Thursday, January 8, 2009

Limiting disk store usage with Active MQ

This week I have been onsite with Gary Tully, one of my colleagues from our Dublin office. We were visiting a customer having a very simple sounding requirement for Active MQ. His company contributes contents to various web pages and portals all over the internet and
he has a Tomcat infrastructure in place for providing the content. The next step is to note
whether a visitor to a site has recently visited other pages where he also provided some content.

Getting the information is quite simple by placing a cookie on the machine of the visitor so that the page visitor can be recognized again whenever he visits another page. Now whenever the visitor hits another page and we find the cookie, we also want to link that cookie with the newly hit URL. At the end of the day we would have a cookie related to a set of web pages. To keep the performance of the backend as high as possible, the web application shall only fire a notification of the correlation between cookie and web page and then deliver the content as fast as possible. The database maintenance should be done asynchronously.

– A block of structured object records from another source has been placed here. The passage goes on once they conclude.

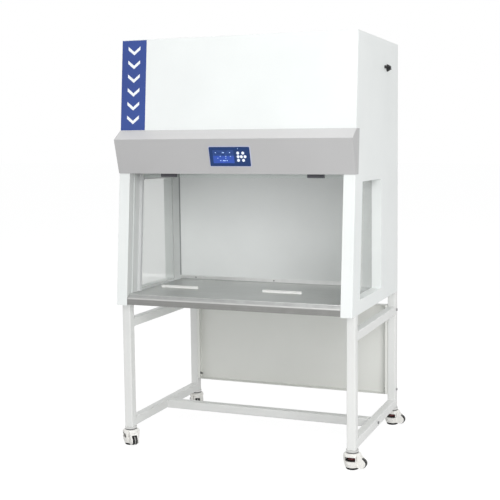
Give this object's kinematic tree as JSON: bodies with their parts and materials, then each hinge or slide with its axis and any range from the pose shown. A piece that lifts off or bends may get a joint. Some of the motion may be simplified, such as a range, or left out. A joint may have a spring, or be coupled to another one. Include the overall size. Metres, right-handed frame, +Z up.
{
  "type": "laminar flow hood",
  "caption": "White laminar flow hood with a leaning front, raised sash, glazed sides and stainless table, on a tube stand with levelling casters.",
  "frame": {"origin": "on the floor, in the middle of the four lowered feet", "axes": "+Z up, -Y out of the front, +X to the viewer's right when facing the front"},
  "size_m": [1.1805, 0.7915, 1.858],
  "materials": {
    "stand_paint": "powder coat",
    "zinc": "zinc plated",
    "white_paint": "powder coat",
    "clear_glass": "clear",
    "stainless": "brushed",
    "white_plastic": "gloss",
    "filter_medium": "pleated fibre",
    "galvanised": "galvanised",
    "motor_black": "satin",
    "aluminium": "satin",
    "canopy_grey": "powder coat",
    "bezel_black": "gloss",
    "screen_glass": "lit screen",
    "board_green": "board",
    "key_plastic": "satin",
    "grip_dark": "satin",
    "nylon": "satin",
    "lamp_white": "opal",
    "inlet_plastic": "satin",
    "stem_steel": "satin",
    "caster_ivory": "painted casting",
    "wheel_nylon": "nylon",
    "thumb_red": "satin",
    "foot_black": "matte"
  },
  "bodies": {
    "cabinet": {"back_wall": "white_paint", "base_pan": "white_paint", "blower_housing": "galvanised", "blower_motor": "motor_black", "caster_stems": "stem_steel", "control_board": "board_green", "control_canopy": "canopy_grey", "diffuser_tray": "aluminium", "display_bezel": "bezel_black", "display_screen": "screen_glass", "front_panel": "white_paint", "hepa_filter": "filter_medium", "intake_filter": "filter_medium", "plenum_box": "galvanised", "power_inlet": "inlet_plastic", "rear_lower_panel": "stand_paint", "rear_panel": "white_paint", "roof_panel": "white_paint", "sash_track_left": "aluminium", "sash_track_right": "aluminium", "side_glass_left": "clear_glass", "side_glass_right": "clear_glass", "side_wall_left": "white_paint", "side_wall_right": "white_paint", "stand_bolts": "zinc", "stand_frame_left": "stand_paint", "stand_frame_right": "stand_paint", "stand_stretcher": "stand_paint", "tray_pull_left": "white_plastic", "tray_pull_right": "white_plastic", "work_lamp": "lamp_white", "work_table": "stainless"},
    "sash": {"sash_glass": "clear_glass", "sash_grip_left": "grip_dark", "sash_grip_right": "grip_dark", "sash_sliders": "nylon"},
    "key_power_cap": {"key_power": "key_plastic"},
    "key_fan_cap": {"key_fan": "key_plastic"},
    "key_light_cap": {"key_light": "key_plastic"},
    "key_up_cap": {"key_up": "key_plastic"},
    "key_left_cap": {"key_left": "key_plastic"},
    "key_right_cap": {"key_right": "key_plastic"},
    "key_down_cap": {"key_down": "key_plastic"},
    "impeller": {"blower_impeller": "galvanised"},
    "caster_front_left": {"caster_housing_fl": "caster_ivory"},
    "wheel_front_left": {"caster_wheel_fl": "wheel_nylon"},
    "thumb_wheel_front_left": {"caster_thumb_wheel_fl": "thumb_red"},
    "foot_front_left": {"caster_foot_fl": "foot_black"},
    "caster_front_right": {"caster_housing_fr": "caster_ivory"},
    "wheel_front_right": {"caster_wheel_fr": "wheel_nylon"},
    "thumb_wheel_front_right": {"caster_thumb_wheel_fr": "thumb_red"},
    "foot_front_right": {"caster_foot_fr": "foot_black"},
    "caster_rear_left": {"caster_housing_rl": "caster_ivory"},
    "wheel_rear_left": {"caster_wheel_rl": "wheel_nylon"},
    "thumb_wheel_rear_left": {"caster_thumb_wheel_rl": "thumb_red"},
    "foot_rear_left": {"caster_foot_rl": "foot_black"},
    "caster_rear_right": {"caster_housing_rr": "caster_ivory"},
    "wheel_rear_right": {"caster_wheel_rr": "wheel_nylon"},
    "thumb_wheel_rear_right": {"caster_thumb_wheel_rr": "thumb_red"},
    "foot_rear_right": {"caster_foot_rr": "foot_black"}
  },
  "joints": [
    {"name": "sash_slide", "type": "slide", "parent": "cabinet", "child": "sash", "axis": [0, -0.0872, -0.9962], "range_m": [0, 0.525]},
    {"name": "key_power_press", "type": "slide", "parent": "cabinet", "child": "key_power_cap", "axis": [0, 0.9683, 0.2497], "range_m": [0, 0.0008], "stiffness_N_per_m": 1500, "springref_m": -0.0002},
    {"name": "key_fan_press", "type": "slide", "parent": "cabinet", "child": "key_fan_cap", "axis": [0, 0.9683, 0.2497], "range_m": [0, 0.0008], "stiffness_N_per_m": 1500, "springref_m": -0.0002},
    {"name": "key_light_press", "type": "slide", "parent": "cabinet", "child": "key_light_cap", "axis": [0, 0.9683, 0.2497], "range_m": [0, 0.0008], "stiffness_N_per_m": 1500, "springref_m": -0.0002},
    {"name": "key_up_press", "type": "slide", "parent": "cabinet", "child": "key_up_cap", "axis": [0, 0.9683, 0.2497], "range_m": [0, 0.0008], "stiffness_N_per_m": 1500, "springref_m": -0.0002},
    {"name": "key_left_press", "type": "slide", "parent": "cabinet", "child": "key_left_cap", "axis": [0, 0.9683, 0.2497], "range_m": [0, 0.0008], "stiffness_N_per_m": 1500, "springref_m": -0.0002},
    {"name": "key_right_press", "type": "slide", "parent": "cabinet", "child": "key_right_cap", "axis": [0, 0.9683, 0.2497], "range_m": [0, 0.0008], "stiffness_N_per_m": 1500, "springref_m": -0.0002},
    {"name": "key_down_press", "type": "slide", "parent": "cabinet", "child": "key_down_cap", "axis": [0, 0.9683, 0.2497], "range_m": [0, 0.0008], "stiffness_N_per_m": 1500, "springref_m": -0.0002},
    {"name": "impeller_spin", "type": "hinge", "parent": "cabinet", "child": "impeller", "pos_m": [0, -0.05, 1.62256], "axis": [1, 0, 0], "continuous": true},
    {"name": "swivel_front_left", "type": "hinge", "parent": "cabinet", "child": "caster_front_left", "pos_m": [-0.538, -0.3425, 0.07], "axis": [0, 0, 1], "continuous": true},
    {"name": "roll_front_left", "type": "hinge", "parent": "caster_front_left", "child": "wheel_front_left", "pos_m": [-0.50493, -0.37228, 0.026], "axis": [0.6691, 0.7431, 0], "continuous": true},
    {"name": "level_turn_front_left", "type": "hinge", "parent": "caster_front_left", "child": "thumb_wheel_front_left", "pos_m": [-0.538, -0.3425, 0.047], "axis": [0, 0, -1], "range_deg": [0, 1440]},
    {"name": "foot_lift_front_left", "type": "slide", "parent": "caster_front_left", "child": "foot_front_left", "axis": [0, 0, 1], "range_m": [0, 0.008]},
    {"name": "swivel_front_right", "type": "hinge", "parent": "cabinet", "child": "caster_front_right", "pos_m": [0.538, -0.3425, 0.07], "axis": [0, 0, 1], "continuous": true},
    {"name": "roll_front_right", "type": "hinge", "parent": "caster_front_right", "child": "wheel_front_right", "pos_m": [0.5825, -0.3425, 0.026], "axis": [0, 1, 0], "continuous": true},
    {"name": "level_turn_front_right", "type": "hinge", "parent": "caster_front_right", "child": "thumb_wheel_front_right", "pos_m": [0.538, -0.3425, 0.047], "axis": [0, 0, -1], "range_deg": [0, 1440]},
    {"name": "foot_lift_front_right", "type": "slide", "parent": "caster_front_right", "child": "foot_front_right", "axis": [0, 0, 1], "range_m": [0, 0.008]},
    {"name": "swivel_rear_left", "type": "hinge", "parent": "cabinet", "child": "caster_rear_left", "pos_m": [-0.538, 0.3425, 0.07], "axis": [0, 0, 1], "continuous": true},
    {"name": "roll_rear_left", "type": "hinge", "parent": "caster_rear_left", "child": "wheel_rear_left", "pos_m": [-0.51376, 0.30518, 0.026], "axis": [0.8387, 0.5446, 0], "continuous": true},
    {"name": "level_turn_rear_left", "type": "hinge", "parent": "caster_rear_left", "child": "thumb_wheel_rear_left", "pos_m": [-0.538, 0.3425, 0.047], "axis": [0, 0, -1], "range_deg": [0, 1440]},
    {"name": "foot_lift_rear_left", "type": "slide", "parent": "caster_rear_left", "child": "foot_rear_left", "axis": [0, 0, 1], "range_m": [0, 0.008]},
    {"name": "swivel_rear_right", "type": "hinge", "parent": "cabinet", "child": "caster_rear_right", "pos_m": [0.538, 0.3425, 0.07], "axis": [0, 0, 1], "continuous": true},
    {"name": "roll_rear_right", "type": "hinge", "parent": "caster_rear_right", "child": "wheel_rear_right", "pos_m": [0.5825, 0.3425, 0.026], "axis": [0, 1, 0], "continuous": true},
    {"name": "level_turn_rear_right", "type": "hinge", "parent": "caster_rear_right", "child": "thumb_wheel_rear_right", "pos_m": [0.538, 0.3425, 0.047], "axis": [0, 0, -1], "range_deg": [0, 1440]},
    {"name": "foot_lift_rear_right", "type": "slide", "parent": "caster_rear_right", "child": "foot_rear_right", "axis": [0, 0, 1], "range_m": [0, 0.008]}
  ],
  "couplings": [
    {"joint": "level_turn_front_left", "follows": "foot_lift_front_left", "rad_per_m": 3141.6},
    {"joint": "level_turn_front_right", "follows": "foot_lift_front_right", "rad_per_m": 3141.6},
    {"joint": "level_turn_rear_left", "follows": "foot_lift_rear_left", "rad_per_m": 3141.6},
    {"joint": "level_turn_rear_right", "follows": "foot_lift_rear_right", "rad_per_m": 3141.6}
  ]
}
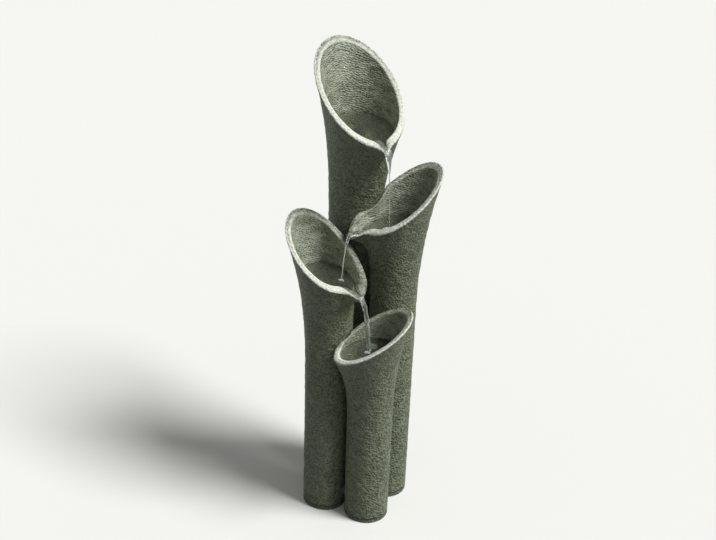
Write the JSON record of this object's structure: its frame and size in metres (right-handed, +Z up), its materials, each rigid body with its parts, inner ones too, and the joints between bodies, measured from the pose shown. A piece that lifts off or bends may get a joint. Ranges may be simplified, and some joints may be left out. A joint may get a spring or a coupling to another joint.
{
  "type": "garden fountain",
  "caption": "Cascading garden fountain of clustered flared tubes in cast resin stone; a hidden pump lifts water to the tallest mouth and it pours from lip to lip to the sump.",
  "frame": {"origin": "middle of the square that the right, left and front tubes stand on, on the flat underside of the base plate", "axes": "+X to the right and +Y to the back as seen from the front of the cascade, +Z up along the tubes"},
  "size_m": [0.305, 0.3249, 0.9901],
  "materials": {
    "stone": "cast resin and stone powder, hammered texture, dark grey-green, rims dry-brushed pale grey, sealed",
    "black_plastic": "moulded, black",
    "grey_plastic": "moulded, grey",
    "pale_plastic": "moulded, natural",
    "rubber": "black rubber",
    "steel": "stainless steel",
    "ferrite": "sintered ferrite",
    "ceramic": "polished ceramic",
    "water": "running water",
    "foam": "broken water where a stream lands"
  },
  "bodies": {
    "fountain": {"tall_tube": "stone", "right_tube": "stone", "left_tube": "stone", "front_tube": "stone", "base_plate": "stone", "foot_gaskets": "rubber", "link_sleeves": "black_plastic", "link_nuts": "black_plastic", "saddle_seals": "rubber", "tie_bolts": "steel", "tie_washers": "steel", "tie_nuts": "steel", "tall_bowl": "stone", "right_bowl": "stone", "left_bowl": "stone", "front_bowl": "stone", "inlet_fitting": "black_plastic", "inlet_seal": "rubber", "inlet_nut": "black_plastic", "supply_hose": "black_plastic", "hose_clamps": "steel", "pump_body": "black_plastic", "pump_volute_plate": "black_plastic", "pump_cover": "black_plastic", "rotor_pin": "ceramic", "pin_bushes": "rubber", "suction_cups": "rubber", "cable_grommet": "rubber", "overflow_pipe": "black_plastic", "overflow_nut": "black_plastic"},
    "rotor": {"impeller": "pale_plastic", "rotor_magnet": "ferrite"},
    "regulator": {"flow_regulator": "grey_plastic"},
    "hatch": {"access_hatch": "stone", "hatch_gasket": "rubber"},
    "drain": {"drain_plug": "rubber"},
    "strainer": {"leaf_strainer": "grey_plastic"}
  },
  "joints": [
    {"name": "rotor_spin", "type": "hinge", "parent": "fountain", "child": "rotor", "pos_m": [-0.02044, 0.08237, 0.029], "axis": [0, 1, 0], "continuous": true},
    {"name": "regulator_turn", "type": "hinge", "parent": "fountain", "child": "regulator", "pos_m": [-0.02044, 0.08237, 0.029], "axis": [0, 1, 0], "range_deg": [0, 90]},
    {"name": "hatch_off", "type": "slide", "parent": "fountain", "child": "hatch", "axis": [0, 1, 0], "range_m": [0, 0.05]},
    {"name": "drain_out", "type": "slide", "parent": "fountain", "child": "drain", "axis": [0, 1, 0], "range_m": [0, 0.03]},
    {"name": "strainer_lift", "type": "slide", "parent": "fountain", "child": "strainer", "axis": [0, 0, 1], "range_m": [0, 0.06]}
  ]
}
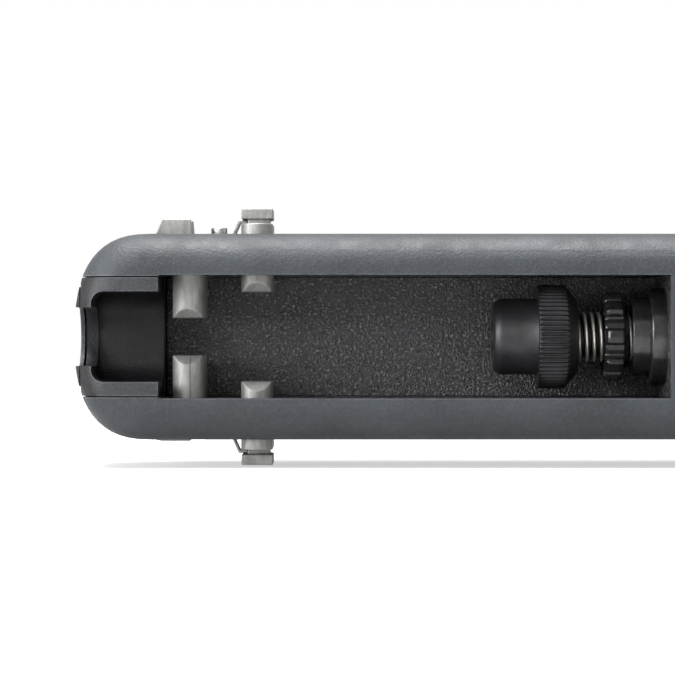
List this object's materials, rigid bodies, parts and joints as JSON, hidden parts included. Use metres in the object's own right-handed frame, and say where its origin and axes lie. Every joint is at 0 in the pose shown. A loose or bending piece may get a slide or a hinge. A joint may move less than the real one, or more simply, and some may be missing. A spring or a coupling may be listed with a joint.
{
  "type": "coaxial compression crimping tool",
  "caption": "Hand-held coaxial compression crimping tool with sprung cable jaws, a knurled plunger tip and a lever handle, shown open.",
  "frame": {"origin": "on the crimp axis, in the middle of the closed front cable jaws", "axes": "+X along the crimp axis from the nose to the handles, -Y out of the connector mouth, +Z across the flanks"},
  "size_m": [0.2199, 0.0857, 0.0316],
  "materials": {
    "black_cast": "black wrinkle coat on a casting",
    "nose_plastic": "black nylon, fine grain",
    "shell_plastic": "slate grey glass-filled nylon, fine moulded grain",
    "jaw_zinc": "raw die-cast zinc, matte",
    "spring_steel": "bright spring steel",
    "bright_zinc": "zinc-plated steel",
    "dark_nickel": "black-nickel steel, satin",
    "black_oxide": "black oxide on steel",
    "gloss_black": "black gloss lacquer on steel",
    "rod_steel": "burnished black steel"
  },
  "bodies": {
    "tool_frame": {"upper_side_plate": "black_cast", "lower_side_plate": "black_cast", "cradle_floor": "black_cast", "plunger_block": "black_cast", "guide_bushing": "rod_steel", "nose_guide": "nose_plastic", "upper_shell": "shell_plastic", "lower_shell": "shell_plastic", "shell_screws": "black_oxide", "shell_nuts": "bright_zinc", "upper_jaw_spring": "spring_steel", "lower_jaw_spring": "spring_steel", "spring_rivets": "bright_zinc", "handle_pivot": "bright_zinc", "pivot_clip": "black_oxide", "pivot_spacer": "bright_zinc", "handle_return_spring": "spring_steel"},
    "front_upper": {"front_upper_jaw": "jaw_zinc"},
    "front_lower": {"front_lower_jaw": "jaw_zinc"},
    "rear_upper": {"rear_upper_jaw": "jaw_zinc"},
    "rear_lower": {"rear_lower_jaw": "jaw_zinc"},
    "plunger": {"plunger_rod": "rod_steel"},
    "screw": {"adjusting_screw": "dark_nickel"},
    "tip": {"knurled_tip": "black_oxide"},
    "lock_nut": {"star_lock_nut": "gloss_black"},
    "lever": {"lever_core": "black_oxide", "upper_handle_grip": "shell_plastic", "lower_handle_grip": "shell_plastic", "grip_rivets": "bright_zinc"},
    "links": {"upper_link_plate": "bright_zinc", "lower_link_plate": "bright_zinc", "cross_pin": "bright_zinc", "link_pin": "bright_zinc"},
    "bail": {"latch_bail": "bright_zinc"}
  },
  "joints": [
    {"name": "handle_squeeze", "type": "hinge", "parent": "tool_frame", "child": "lever", "pos_m": [0.08649, 0.01167, 0], "axis": [0, 0, -1], "range_deg": [0, 38], "stiffness_Nm_per_rad": 0.4, "springref_deg": -22.92, "deforming": ["handle_return_spring"]},
    {"name": "plunger_stroke", "type": "slide", "parent": "tool_frame", "child": "plunger", "axis": [-1, 0, 0], "range_m": [0, 0.00782]},
    {"name": "link_swing", "type": "hinge", "parent": "lever", "child": "links", "pos_m": [0.0904, 0.00033, 0], "axis": [0, 0, 1], "range_deg": [0, 38]},
    {"name": "front_upper_jaw_slide", "type": "slide", "parent": "tool_frame", "child": "front_upper", "axis": [0, 0, 1], "range_m": [0, 0.0032], "stiffness_N_per_m": 1500, "springref_m": -0.002, "deforming": ["upper_jaw_spring"]},
    {"name": "front_lower_jaw_slide", "type": "slide", "parent": "tool_frame", "child": "front_lower", "axis": [0, 0, -1], "range_m": [0, 0.0032], "stiffness_N_per_m": 1500, "springref_m": -0.002, "deforming": ["lower_jaw_spring"]},
    {"name": "rear_upper_jaw_slide", "type": "slide", "parent": "tool_frame", "child": "rear_upper", "axis": [0, 0, 1], "range_m": [-0.0032, 0.0001], "stiffness_N_per_m": 1500, "springref_m": -0.0045, "deforming": ["upper_jaw_spring"]},
    {"name": "rear_lower_jaw_slide", "type": "slide", "parent": "tool_frame", "child": "rear_lower", "axis": [0, 0, -1], "range_m": [-0.0032, 0.0001], "stiffness_N_per_m": 1500, "springref_m": -0.0045, "deforming": ["lower_jaw_spring"]},
    {"name": "screw_advance", "type": "slide", "parent": "plunger", "child": "screw", "axis": [-1, 0, 0], "range_m": [-0.00181, 0.00363]},
    {"name": "tip_turn", "type": "hinge", "parent": "screw", "child": "tip", "pos_m": [0.045, 0, 0], "axis": [-1, 0, 0], "range_deg": [-720, 1440]},
    {"name": "lock_nut_turn", "type": "hinge", "parent": "plunger", "child": "lock_nut", "pos_m": [0.0526, 0, 0], "axis": [1, 0, 0], "continuous": true},
    {"name": "bail_swing", "type": "hinge", "parent": "tool_frame", "child": "bail", "pos_m": [0.178, -0.005, 0], "axis": [0, 0, 1], "range_deg": [0, 100]}
  ],
  "couplings": [
    {"joint": "plunger_stroke", "follows": "handle_squeeze", "m_per_rad": 0.011781},
    {"joint": "link_swing", "follows": "handle_squeeze", "ratio": 1},
    {"joint": "tip_turn", "follows": "screw_advance", "rad_per_m": 6927.4}
  ]
}
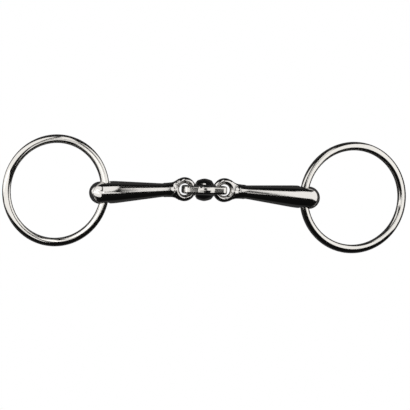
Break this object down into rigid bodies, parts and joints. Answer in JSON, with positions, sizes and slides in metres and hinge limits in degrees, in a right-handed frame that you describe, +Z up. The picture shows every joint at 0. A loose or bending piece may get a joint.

The asynchronus link between the web application and the database is realized using the Fuse release of Active MQ 5.2. One requirement that sounded very odd in the beginning was to use persistent messages, but at the same time allow to drop messages in cases of heavy load. Translated that basically means to gather as much statistical data as possible, but it doesn't matter if we can't keep up with the load entirely.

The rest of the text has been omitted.